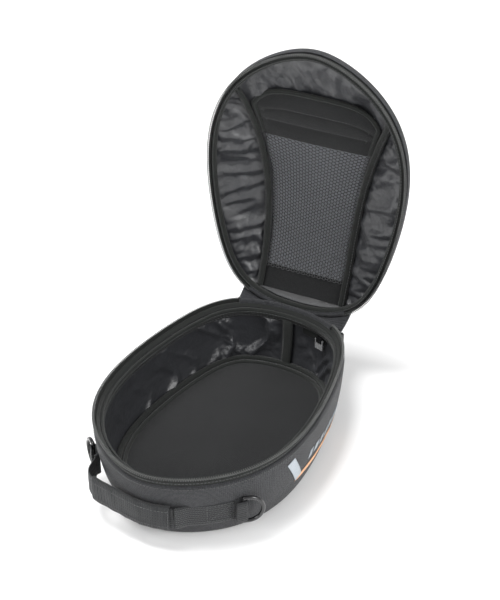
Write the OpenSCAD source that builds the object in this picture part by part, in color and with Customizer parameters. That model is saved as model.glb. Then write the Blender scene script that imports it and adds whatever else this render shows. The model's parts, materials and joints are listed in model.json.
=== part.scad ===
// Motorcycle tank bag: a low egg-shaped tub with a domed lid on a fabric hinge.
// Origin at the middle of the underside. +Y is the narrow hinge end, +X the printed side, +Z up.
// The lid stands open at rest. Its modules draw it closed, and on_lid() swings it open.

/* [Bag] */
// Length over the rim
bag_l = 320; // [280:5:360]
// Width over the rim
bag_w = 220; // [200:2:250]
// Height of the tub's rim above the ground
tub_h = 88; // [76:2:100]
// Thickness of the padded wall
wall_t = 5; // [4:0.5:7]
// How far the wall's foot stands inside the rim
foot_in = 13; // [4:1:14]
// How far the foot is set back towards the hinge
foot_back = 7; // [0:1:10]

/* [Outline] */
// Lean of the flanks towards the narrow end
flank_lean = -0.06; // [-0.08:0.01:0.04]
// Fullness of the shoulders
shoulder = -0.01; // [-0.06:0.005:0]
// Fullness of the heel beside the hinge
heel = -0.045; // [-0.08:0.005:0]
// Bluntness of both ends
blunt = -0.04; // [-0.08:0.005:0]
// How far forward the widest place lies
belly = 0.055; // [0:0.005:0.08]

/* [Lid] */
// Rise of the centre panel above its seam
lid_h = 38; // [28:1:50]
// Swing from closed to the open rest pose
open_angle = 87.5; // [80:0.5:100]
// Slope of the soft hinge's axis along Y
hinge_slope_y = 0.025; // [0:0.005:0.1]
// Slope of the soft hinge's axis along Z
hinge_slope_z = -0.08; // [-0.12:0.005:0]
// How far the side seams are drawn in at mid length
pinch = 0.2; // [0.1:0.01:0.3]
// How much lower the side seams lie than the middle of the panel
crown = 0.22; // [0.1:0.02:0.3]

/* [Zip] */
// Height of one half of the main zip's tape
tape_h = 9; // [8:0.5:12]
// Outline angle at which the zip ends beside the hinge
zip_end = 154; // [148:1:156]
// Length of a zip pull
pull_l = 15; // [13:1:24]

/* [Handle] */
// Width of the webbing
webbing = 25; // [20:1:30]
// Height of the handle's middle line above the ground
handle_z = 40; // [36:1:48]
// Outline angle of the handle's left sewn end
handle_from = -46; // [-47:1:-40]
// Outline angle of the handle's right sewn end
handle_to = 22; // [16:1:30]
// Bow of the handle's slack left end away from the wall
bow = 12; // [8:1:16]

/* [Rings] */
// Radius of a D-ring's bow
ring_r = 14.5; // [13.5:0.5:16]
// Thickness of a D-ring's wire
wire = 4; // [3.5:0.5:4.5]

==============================

# Goal:
Word for word, write out the data.

# Output:
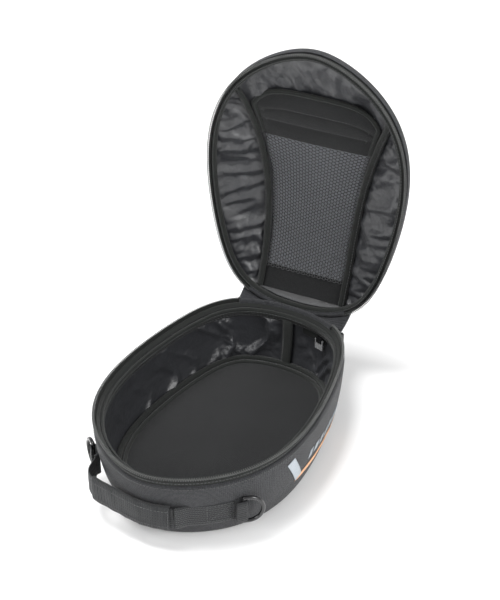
Write the OpenSCAD source that builds the object in this picture part by part, in color and with Customizer parameters. That model is saved as model.glb. Then write the Blender scene script that imports it and adds whatever else this render shows. The model's parts, materials and joints are listed in model.json.
=== part.scad ===
// Motorcycle tank bag: a low egg-shaped tub with a domed lid on a fabric hinge.
// Origin at the middle of the underside. +Y is the narrow hinge end, +X the printed side, +Z up.
// The lid stands open at rest. Its modules draw it closed, and on_lid() swings it open.

/* [Bag] */
// Length over the rim
bag_l = 320; // [280:5:360]
// Width over the rim
bag_w = 220; // [200:2:250]
// Height of the tub's rim above the ground
tub_h = 88; // [76:2:100]
// Thickness of the padded wall
wall_t = 5; // [4:0.5:7]
// How far the wall's foot stands inside the rim
foot_in = 13; // [4:1:14]
// How far the foot is set back towards the hinge
foot_back = 7; // [0:1:10]

/* [Outline] */
// Lean of the flanks towards the narrow end
flank_lean = -0.06; // [-0.08:0.01:0.04]
// Fullness of the shoulders
shoulder = -0.01; // [-0.06:0.005:0]
// Fullness of the heel beside the hinge
heel = -0.045; // [-0.08:0.005:0]
// Bluntness of both ends
blunt = -0.04; // [-0.08:0.005:0]
// How far forward the widest place lies
belly = 0.055; // [0:0.005:0.08]

/* [Lid] */
// Rise of the centre panel above its seam
lid_h = 38; // [28:1:50]
// Swing from closed to the open rest pose
open_angle = 87.5; // [80:0.5:100]
// Slope of the soft hinge's axis along Y
hinge_slope_y = 0.025; // [0:0.005:0.1]
// Slope of the soft hinge's axis along Z
hinge_slope_z = -0.08; // [-0.12:0.005:0]
// How far the side seams are drawn in at mid length
pinch = 0.2; // [0.1:0.01:0.3]
// How much lower the side seams lie than the middle of the panel
crown = 0.22; // [0.1:0.02:0.3]

/* [Zip] */
// Height of one half of the main zip's tape
tape_h = 9; // [8:0.5:12]
// Outline angle at which the zip ends beside the hinge
zip_end = 154; // [148:1:156]
// Length of a zip pull
pull_l = 15; // [13:1:24]

/* [Handle] */
// Width of the webbing
webbing = 25; // [20:1:30]
// Height of the handle's middle line above the ground
handle_z = 40; // [36:1:48]
// Outline angle of the handle's left sewn end
handle_from = -46; // [-47:1:-40]
// Outline angle of the handle's right sewn end
handle_to = 22; // [16:1:30]
// Bow of the handle's slack left end away from the wall
bow = 12; // [8:1:16]

/* [Rings] */
// Radius of a D-ring's bow
ring_r = 14.5; // [13.5:0.5:16]
// Thickness of a D-ring's wire
wire = 4; // [3.5:0.5:4.5]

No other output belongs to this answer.